Criterion originally released “The Passion of Joan of Arc” on DVD way back in a whole different century (1999). This Blu-ray upgrade imports many of the old features from the DVD and adds a few new ones.
We'll start with the new stuff first. Now that Criterion has included both 24 fps and 20 fps versions of the film, scholar Casper Tybjerg provides a discussion (12 min.) of the merits of each version.
The disc also includes a new interview with composer Richard Einhorn (11 min.) and a new interview with composers Adrian Utley and William Gregory (15 min.)
Older imported features include an audio interview with Helene Falconetti (1995, 9 min.), conducted by Richard Einhorn. She speaks about her mother, Renee, and her experiences on Dreyer's set. We also get a Version History (10 min.), which touches on the film's many different versions over the years, a Production Design Archive (4 min.) and a Trailer (3 min.)
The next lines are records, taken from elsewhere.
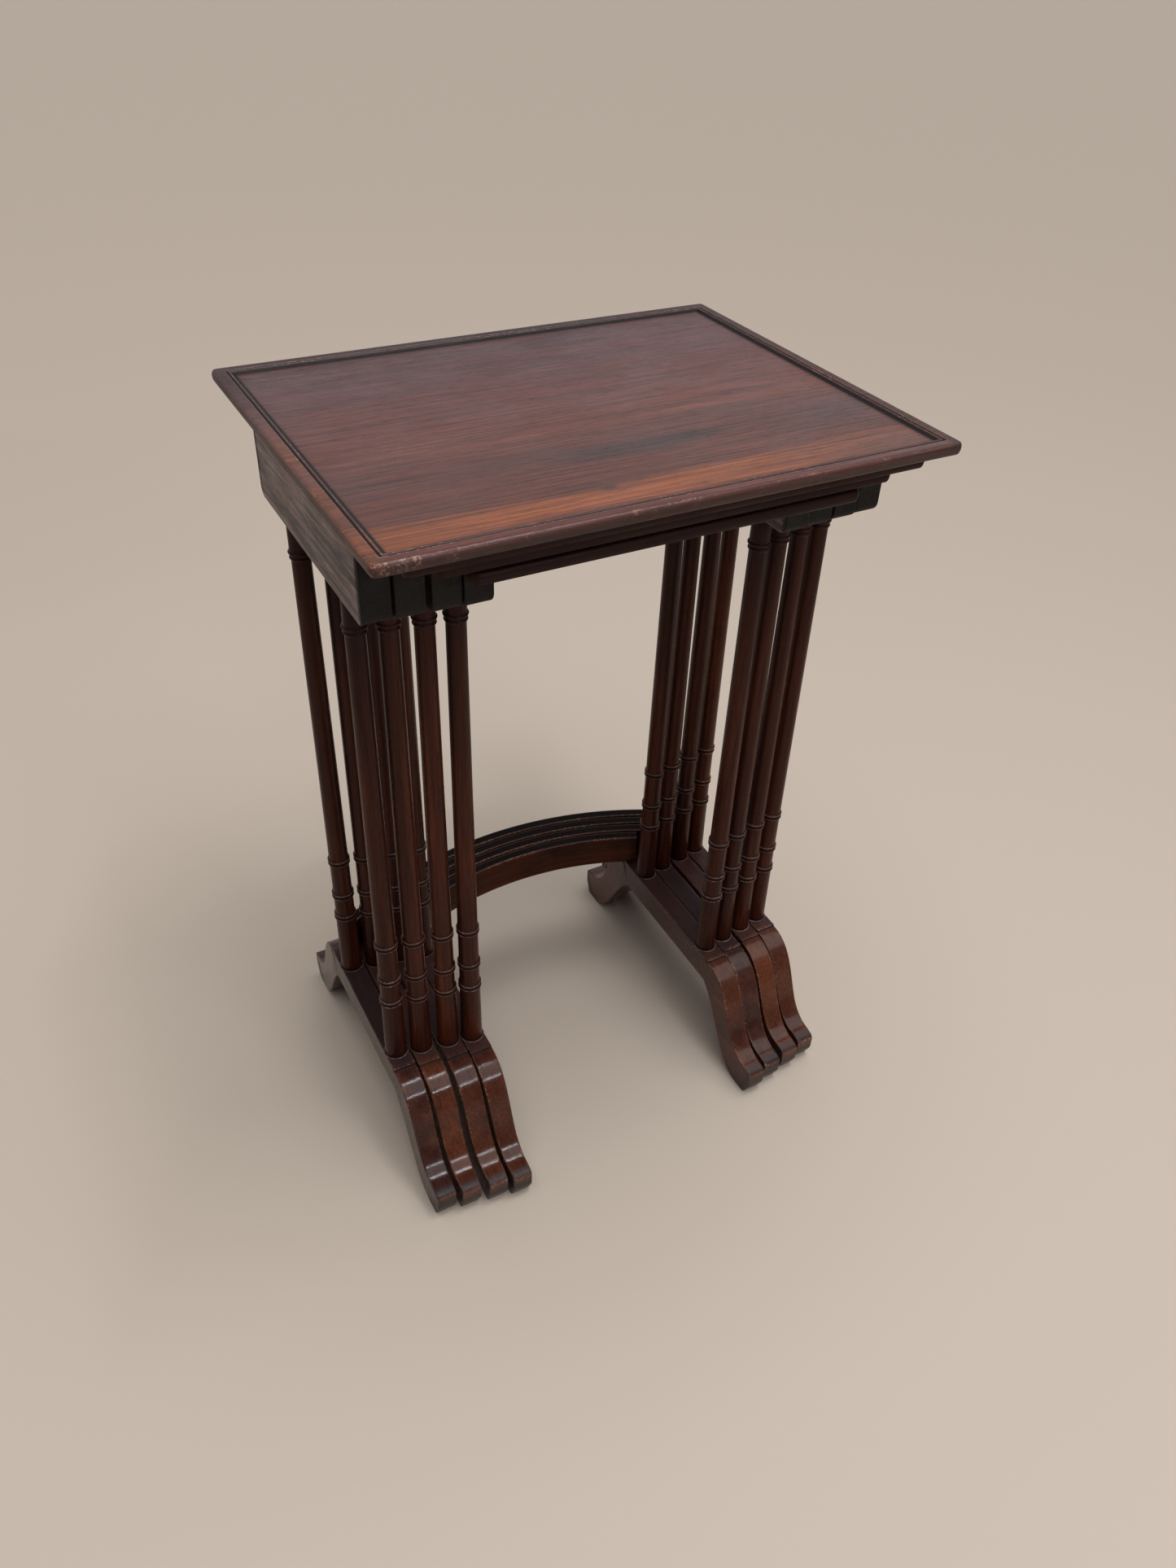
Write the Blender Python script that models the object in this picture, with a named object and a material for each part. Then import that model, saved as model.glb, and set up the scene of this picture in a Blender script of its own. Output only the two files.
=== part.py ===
"""A nest of four mahogany tables (a quartetto nest), each a size smaller than the one it slides under.

Every table is built the same way: a top board with a raised rim, two bearer rails screwed up under it,
four ring-turned columns tenoned into the rails, two sledge feet with ogee ends that the columns stand in,
and a bowed stretcher tenoned into the sledge feet behind the columns. Each smaller top runs in rebates
in the rails of the next larger table, and each smaller table slides out towards -Y.

Lengths are in millimetres and become metres when a mesh is made. +Z is up, the nest faces -Y, and the
origin is on the floor under the middle of the whole nest.
"""

import math

import bmesh
import bpy
from mathutils import Matrix, Vector

MM = 0.001

# --- driving dimensions -------------------------------------------------------------------------------
TABLES = ("largest", "second", "third", "smallest")
HEIGHT = 720.0  # floor to the rim of the largest top
FIT = 0.3  # gap between two pieces that touch
CUT_PAST = 1.0  # how far a cutting shape runs past the face it enters

FRAME_X = (215.0, 190.4, 163.6, 139.8)  # from the middle of the nest to the middle of each end frame
FRAME_WIDTH = 23.0  # thickness of rails and sledge feet
TABLE_STEP = 4.8  # each smaller table stands this much further forward

TOP_WIDTH = 478.0  # the largest top, along X
TOP_LAP = 10.5  # how far a smaller top reaches into the rails that it runs in
TOP_OVERHANG = (67.0, 55.0, 45.0, 42.0)  # top beyond the ends of its rails, front and back
TOP_THICK = (10.0, 9.8, 9.8, 9.8)
TOP_GAP = (0.0, 0.7, 0.7, 2.0)  # above each top, up to the top over it
TOP_CORNER = 5.0
TOP_CORNER_STEPS = 3
NOSING = ((1.4, 0.0), (0.0, 0.22), (0.0, 0.72), (2.6, 1.0))  # inset, and height as part of the thickness
RIM_WIDTH = 14.0
RIM_SLOPE = 1.2  # from the rim's inner edge down to the field
FIELD_DEPTH = 2.2  # the field lies this far below the rim

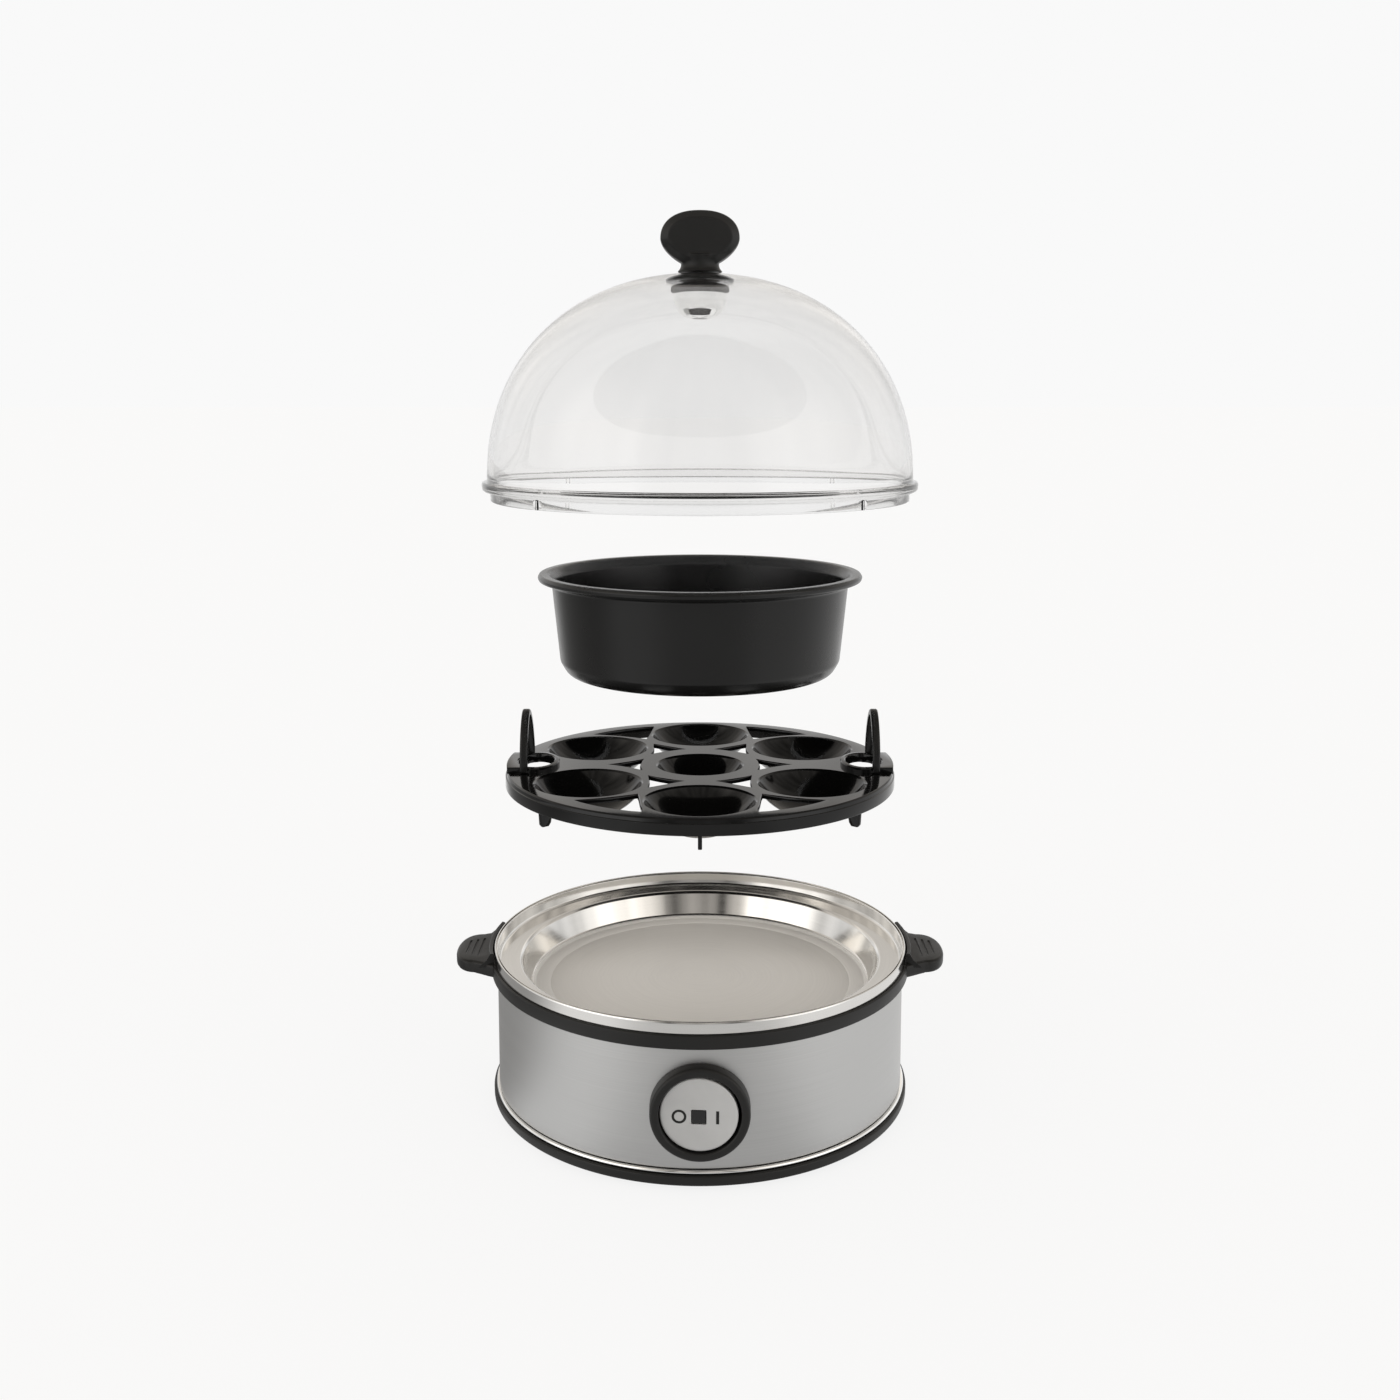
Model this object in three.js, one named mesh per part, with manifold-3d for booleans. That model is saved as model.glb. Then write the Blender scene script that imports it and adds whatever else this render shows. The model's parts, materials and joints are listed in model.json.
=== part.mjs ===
// Egg cooker in its lifted-apart display layout: a steel base with a water pan, an egg tray, a steaming
// bowl and a clear dome lid, stacked above each other on one vertical axis.
// Millimetres, +Z up, origin under the centre of the base, front (switch side) towards -Y.

import * as THREE from "three";
import { mergeVertices } from "three/addons/utils/BufferGeometryUtils.js";
import Module from "manifold-3d";

const wasm = await Module();
wasm.setup();

// ---------------------------------------------------------------- driving dimensions

const ROUND = 36; // segments of the large round shells
const SMALL_ROUND = 16; // segments of screws, feet and other small turned pieces
const GAP = 0.3; // air between pieces that touch

// base, from the table up
const FOOT_HEIGHT = 1.6;
const COVER_FLOOR = 2.2;
const COVER_TOP = 6.4;
const COVER_RADIUS = 84.6;
const TRIM_BOTTOM = 6.7;
const TRIM_TOP = 8.0;
const BAND_BOTTOM = 8.3;
const BAND_TOP = 54.8;
const BAND_RADIUS = 82.1;
const BAND_WALL = 0.9;
const RING_BOTTOM = 55.1;
const RING_TOP = 60.4;
const RING_RADIUS = 84.2;
const RIM_TOP = 65.0;
const RIM_RADIUS = 83.0;
const LEDGE_Z = 59.2;
const LEDGE_INNER_RADIUS = 72.6;
const PAN_FLOOR_Z = 48.0;
const PAN_FLOOR_RADIUS = 67.0;
const SHEET = 1.2; // pressed steel thickness
const HANDLE_REACH = 98.8;
const HANDLE_HALF_WIDTH = 18.6;

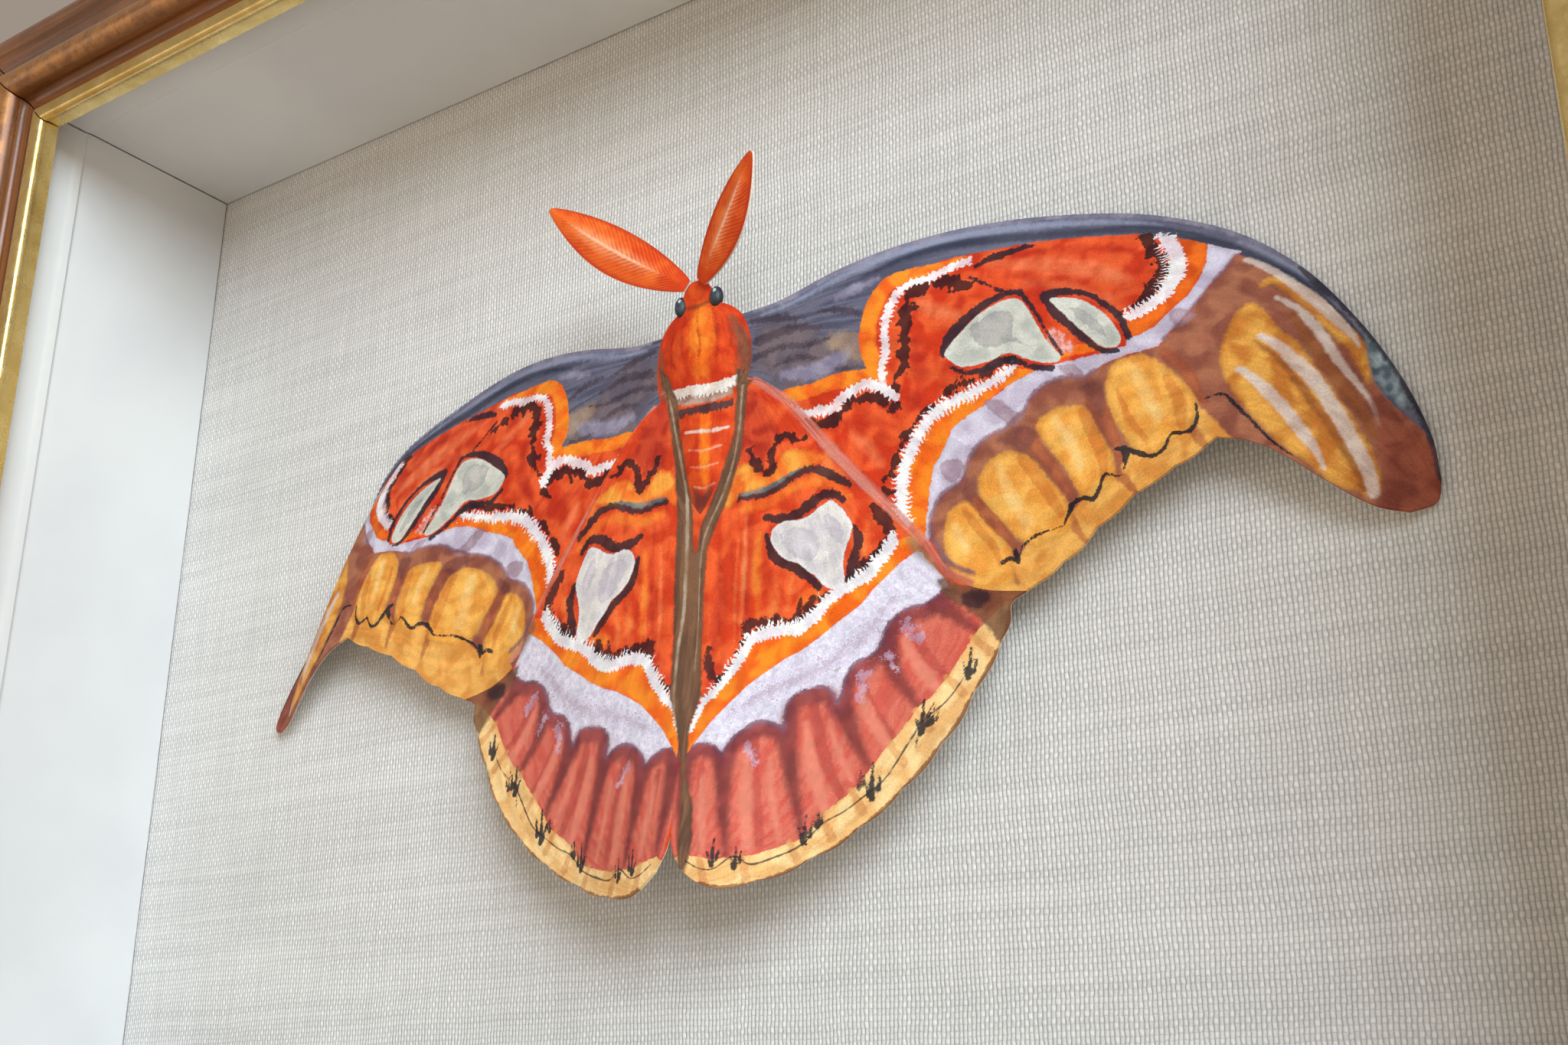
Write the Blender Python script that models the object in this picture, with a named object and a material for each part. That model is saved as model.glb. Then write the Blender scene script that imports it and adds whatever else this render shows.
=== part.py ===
# A silk moth cut from one sheet of painted paper, bent into relief and mounted
# in a glazed shadow-box frame that hangs on a wall.
# Metres, +Z up. The origin is the centre of the rear face, where the wall is.
# The moth faces -Y. Depths are measured forward from the rear face, and lifts
# forward from the linen.

import math

import bmesh
import bpy
import numpy as np

MM = 0.001
GAP = 0.3 * MM
PAPER_CUT = 0.5 * MM

# Opening between the white walls, and the frame round it
OPENING_WIDTH = 320 * MM
OPENING_HEIGHT = 246 * MM
FRAME_OUT = 26 * MM
LIP_IN = 7.4 * MM
LIP_SEAM = 3.9 * MM
RABBET = 5 * MM
MITRE_BACK = GAP / math.sqrt(2)

# Depths forward from the rear face
BACK_FRONT = 4 * MM
LINEN_FRONT = 10 * MM
GLASS_BACK = 58.9 * MM
GLASS_FRONT = 60.9 * MM
LIP_BACK = GLASS_FRONT + GAP
LIP_FRONT = 66.3 * MM

# Section of the rails: half-round bead, then a hollow, then the sloping outer face
BEAD_MIDDLE = 3.6 * MM
BEAD_DEPTH = 67.4 * MM
BEAD_RADIUS = 3.6 * MM
BEAD_SIDES = 8
HOLLOW_DEPTH = 65.6 * MM
RIDGE_DEPTH = 67 * MM
SHOULDER_DEPTH = 62 * MM
SIDE_DEPTH = 57 * MM

# Section of the gilt slip
SLIP_BEAD = 1.1 * MM
SLIP_SIDES = 6
SLIP_STEP = 0.6 * MM
SLIP_HOLLOW = 63.6 * MM

# White wall, with a shallow fillet at its front
WALL_THICK = RABBET - GAP
FILLET_BACK = 49.6 * MM
FILLET_PROUD = 0.7 * MM

# Hanger plate, let into the back of the top rail
HANGER_WIDTH = 42 * MM
HANGER_HEIGHT = 10 * MM
HANGER_THICK = 1 * MM
HANGER_TEETH = 9
TOOTH_DEPTH = 1.6 * MM
POCKET_DEPTH = 2.2 * MM
POCKET_MARGIN = 2 * MM

# Moth: paper, span and lifts of the sheet above the linen
PAPER = 0.6 * MM
HALF_SPAN = 118 * MM
BODY_LIFT = 12.2 * MM
TIP_DROP = 6 * MM
TAIL_LIFT = 7 * MM
TAIL_SPREAD = 19 * MM
HEAD_LIFT = 2.8 * MM
HEAD_SPREAD = 14 * MM
TORNUS_DIP = 4 * MM
TORNUS_AT = (54 * MM, -18 * MM)
TORNUS_SPREAD = 24 * MM
COSTA_ROLL = 7 * MM
ROLL_WIDTH = 20 * MM
LEAST_LIFT = 1 * MM
LEFT_CURL = 10.3 * MM
CURL_TOP = 40 * MM
CURL_HEIGHT = 56 * MM
CURL_WIDTH = 17 * MM
THORAX_DOME = 1.8 * MM
ABDOMEN_DOME = 1.4 * MM

# Half widths of the body at heights above the moth's centre
HEAD_WIDTHS = [(47.3, 2.1), (46.7, 2.8), (45.7, 3.0), (44.7, 2.7), (43.9, 3.0)]
THORAX_WIDTHS = [(43.3, 3.4), (41.6, 7.2), (39.4, 9.2), (35.5, 10.4), (31, 10.5), (26.6, 9.4)]
ABDOMEN_WIDTHS = [(26, 6.6), (22, 6.7), (16, 5.8), (11, 4.2), (7, 2.0), (5, 0.7)]

# Wing outlines, millimetres right of and above the moth's centre
COSTA = [(9.6, 39.9), (17, 40.6), (27, 43), (38, 45), (50, 46.2), (62, 45.8), (74, 43.6),
         (85, 39.8), (96, 33.8), (105, 25.6), (112, 15.5), (117.3, 5), (120.6, -5), (121.3, -12.2)]
DORSUM = [(10, 27.4), (13.5, 25.6), (18.1, 21.2), (26.8, 10.4), (34.7, 1), (40, -5.4), (43.4, -10.4),
          (46.2, -14.4), (52, -17.4), (59.4, -19)]
LOWER_MARGIN = [(59.4, -19), (66.8, -15.7), (73.5, -11.2), (81, -7), (87, -4.6), (92.3, -1.6)]
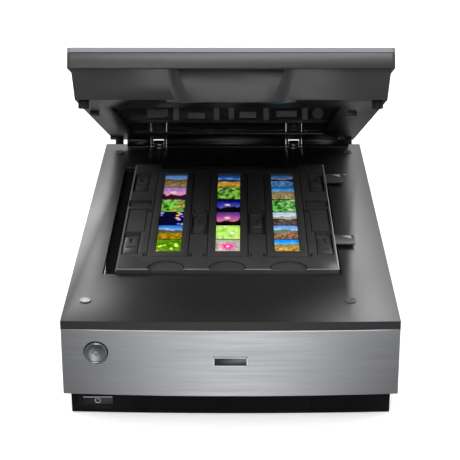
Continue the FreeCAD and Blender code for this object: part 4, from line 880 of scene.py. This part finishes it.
def make_world():
    """White studio to the eye. What the surfaces see is a narrow upright band of light behind the camera,
    dim surroundings beside it that brighten further round, and a wide band of light behind the object."""
    world = bpy.data.worlds.new("studio")
    bpy.context.scene.world = world
    world.use_nodes = True
    tree = world.node_tree

    def node(kind, **values):
        made = tree.nodes.new("ShaderNode" + kind)
        for key, value in values.items():
            setattr(made, key, value)
        return made

    def math_node(operation, first, second=0.0):
        made = node("Math", operation=operation)
        for index, source in enumerate((first, second)):
            if isinstance(source, (int, float)):
                made.inputs[index].default_value = source
            else:
                tree.links.new(source, made.inputs[index])
        return made.outputs[0]

    def ramp(source, low, high, from_low, from_high):
        made = node("MapRange", interpolation_type="SMOOTHSTEP")
        tree.links.new(source, made.inputs["Value"])
        sockets = {"From Min": from_low, "From Max": from_high, "To Min": low, "To Max": high}
        for socket, value in sockets.items():
            made.inputs[socket].default_value = value
        return made.outputs[0]

    direction = node("SeparateXYZ")
    tree.links.new(node("TexCoord").outputs["Generated"], direction.inputs[0])
    across, along, up = direction.outputs
    side = math_node("ABSOLUTE", across)
    band = ramp(side, BAND, 0.0, 0.0, 0.15)
    wings = ramp(side, FRONT, WINGS, 0.42, 0.75)
    front = math_node("ADD", math_node("MULTIPLY", band, ramp(up, 0.03, 1.0, -0.5, -0.41)), wings)
    high_back = math_node("MULTIPLY", ramp(up, 0.1, BACK, 0.32, 0.44), ramp(up, 1.0, 0.03, 0.5, 0.72))
    back = math_node("ADD", math_node("MULTIPLY", high_back, ramp(across, 1.0, 0.8, -0.1, 0.1)), BACK_FILL)
    behind = ramp(along, 0.0, 1.0, -0.15, 0.25)
    mixed = math_node("ADD", math_node("MULTIPLY", behind, back),
                      math_node("MULTIPLY", math_node("SUBTRACT", 1.0, behind), front))
    sight = node("LightPath").outputs["Is Camera Ray"]
    shown = math_node("ADD", math_node("MULTIPLY", sight, TO_CAMERA),
                      math_node("MULTIPLY", math_node("SUBTRACT", 1.0, sight), mixed))
    background = tree.nodes["Background"]
    background.inputs["Color"].default_value = (1, 1, 1, 1)
    tree.links.new(shown, background.inputs["Strength"])


def make_lights():
    make_world()
    area_light("key", place=(0.0, -1.5, 2.1), target=(0, -0.1, 0.1), size=(1.4, 1.0), power=17)


CAMERA_PLACE = (0.00875, -1.45185, 0.67402)
CAMERA_DOWN, CAMERA_ROUND = 21.978, 0.105       # degrees below the horizon, and to the left
LENS, SENSOR, SHIFT = 115.14, 36, (-0.01667, -0.00493)


def make_camera():
    data = bpy.data.cameras.new("camera")
    data.sensor_width = SENSOR
    data.lens = LENS
    data.shift_x, data.shift_y = SHIFT
    camera = bpy.data.objects.new("camera", data)
    bpy.context.scene.collection.objects.link(camera)
    camera.location = CAMERA_PLACE
    camera.rotation_euler = (math.radians(90 - CAMERA_DOWN), 0, math.radians(CAMERA_ROUND))
    bpy.context.scene.camera = camera
    bpy.context.scene.view_settings.view_transform = "Standard"


# ---------------------------------------------------------------- build

# Radius of the rounded edges of each softened node, in metres
EDGES = {
    "upper_housing": 0.0007, "front_panel": 0.0005, "base_tray": 0.0009, "lid_frame": 0.0012,
    "lid_cover": 0.0008, "holder_frame": 0.00035, "film_cover_left": 0.0002,
    "film_cover_middle": 0.0002, "film_cover_right": 0.0002, "hinge_post_left": 0.0003,
    "hinge_post_right": 0.0003, "power_button": 0.0003, "transport_lock": 0.0003, "mat_hooks": 0.0003,
    "lid_bumpers": 0.0005, "blank_badge": 0.0002, "ac_inlet": 0.0004, "signal_ports": 0.0003,
    "lid_light_unit": 0.0006,
}
ADJUSTER_EDGE = 0.0003

paint_nodes()
for node, width in EDGES.items():
    soften(node, width)
for node in NODES:
    if node.startswith("height_adjuster"):
        soften(node, ADJUSTER_EDGE)
for name in ("front_panel_soft", "upper_housing_soft", "base_tray_soft"):
    true_bow(bpy.data.objects[name])
paint_underside()
make_badge_border()
make_power_line()
make_pictures()
make_marks()
make_seam_shadows()
make_edge_sheen()
make_icons()
make_label()
make_hinge_fronts()
make_light_unit_front()
make_stage()
make_lights()
make_camera()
The thick insert booklet includes a new essay by scholar Mark Le Fanu, and also a brief statement by Dreyer and the libretto of the “Voices of Light” score.
“The Passion of Joan of Arc” is the crowning achievement of one of the greatest directorial careers in cinema, and Falconetti delivers a performance for the ages. Criterion's new Blu-ray release provides “Passion” the high-def treatment it deserves, and the new transfer along with the multiple scores (and fps rates!) and other extras make this an early favorite for Blu-ray release of the year.